▶ [Dataset excerpt]
· · · · ·

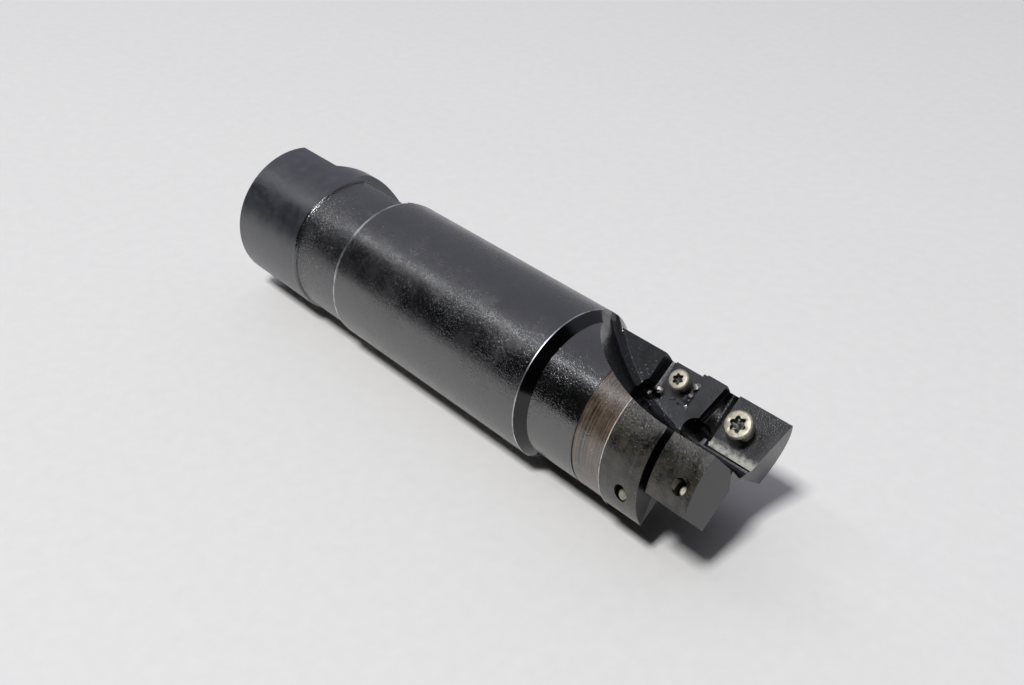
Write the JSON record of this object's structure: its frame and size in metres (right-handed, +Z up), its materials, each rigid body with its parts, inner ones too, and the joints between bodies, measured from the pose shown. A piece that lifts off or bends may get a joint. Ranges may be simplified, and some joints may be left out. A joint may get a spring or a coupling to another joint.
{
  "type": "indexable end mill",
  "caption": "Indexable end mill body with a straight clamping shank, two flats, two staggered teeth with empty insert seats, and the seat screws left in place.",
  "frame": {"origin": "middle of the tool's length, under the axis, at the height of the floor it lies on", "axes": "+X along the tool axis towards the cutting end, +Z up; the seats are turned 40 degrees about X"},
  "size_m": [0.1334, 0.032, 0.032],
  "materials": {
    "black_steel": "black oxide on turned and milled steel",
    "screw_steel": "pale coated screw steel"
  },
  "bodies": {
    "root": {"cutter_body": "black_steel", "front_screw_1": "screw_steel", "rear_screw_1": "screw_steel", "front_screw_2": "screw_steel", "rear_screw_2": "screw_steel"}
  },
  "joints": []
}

· · · · ·

▶ [Your goal] Check every line of the data, and copy the ones that contain "materials".

▶ [Response to this task]
Write the JSON record of this object's structure: its frame and size in metres (right-handed, +Z up), its materials, each rigid body with its parts, inner ones too, and the joints between bodies, measured from the pose shown. A piece that lifts off or bends may get a joint. Ranges may be simplified, and some joints may be left out. A joint may get a spring or a coupling to another joint.
  "materials": {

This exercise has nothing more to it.